Joseph Stiglitz concludes that raising the minimum wage in the U.S. will increase American workers’ bargaining power (“Pay pressure [2],” Sept. 19).  Mr Stiglitz reaches this conclusion by arguing that American workers’ pay is now kept low in part by “asymmetric globalization” – a phenomenon mentioned but not defined in your pages, but which Mr Stiglitz suggested last year in the New York Times [3] involves the ability of “mobile capital” to demand “that workers make wage concessions.”

Mr Stiglitz’s argument for raising the minimum wage is flawed.

The high global mobility of today’s capital that he fingers as a culprit causing stagnant wages will not in the least be reduced by a hike in the minimum wage.  Instead, such a hike will only cause capital to more intently use this mobility to leave America in search of more foreign workers – workers who would be made even more attractive to mobile capital if Uncle Sam follows Mr Stiglitz’s advice to raise the minimum wage that must be paid to American workers.

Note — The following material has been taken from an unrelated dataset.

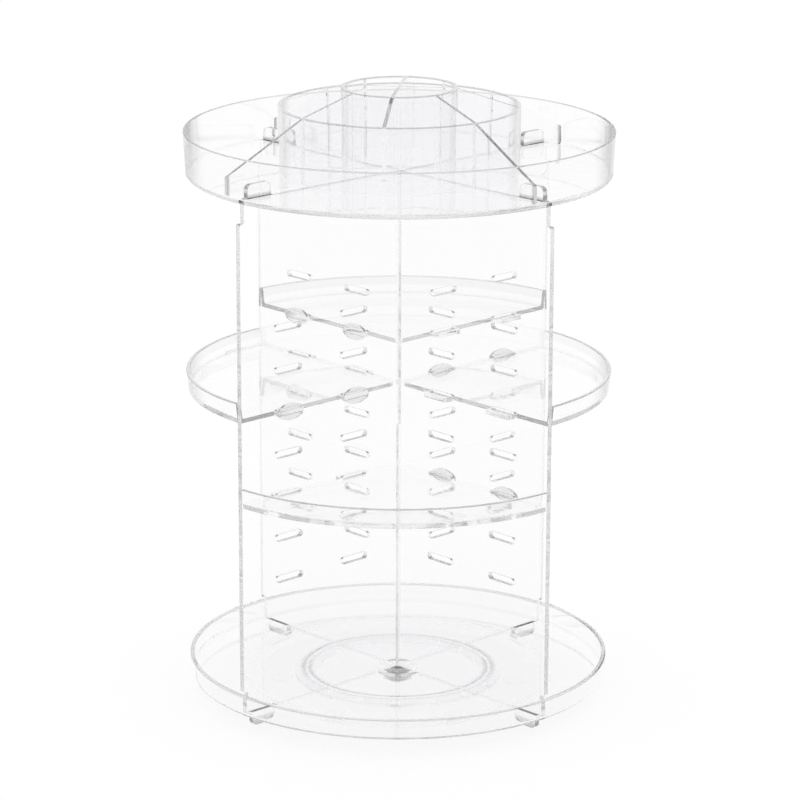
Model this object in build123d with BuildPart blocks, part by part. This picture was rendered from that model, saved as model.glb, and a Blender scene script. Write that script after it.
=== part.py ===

In short, by the logic of Mr Stiglitz’s own premises, a higher minimum wage in the U.S. would weaken rather than strengthen American workers’ bargaining power.

Sincerely,
Donald J. Boudreaux
Professor of Economics
and
Martha and Nelson Getchell Chair for the Study of Free Market Capitalism at the Mercatus Center
George Mason University
Fairfax, VA  22030

Stiglitz’s argument is not only wrong; it is mysteriously quite illogical.  Ah well.  A much-better analysis is offered, in the same Financial Times article [2], by Deirdre McCloskey, who observes that

[t]o suppose that restricting free exchange makes the poor or the median better off is magical thinking.

Magical thinking indeed [4].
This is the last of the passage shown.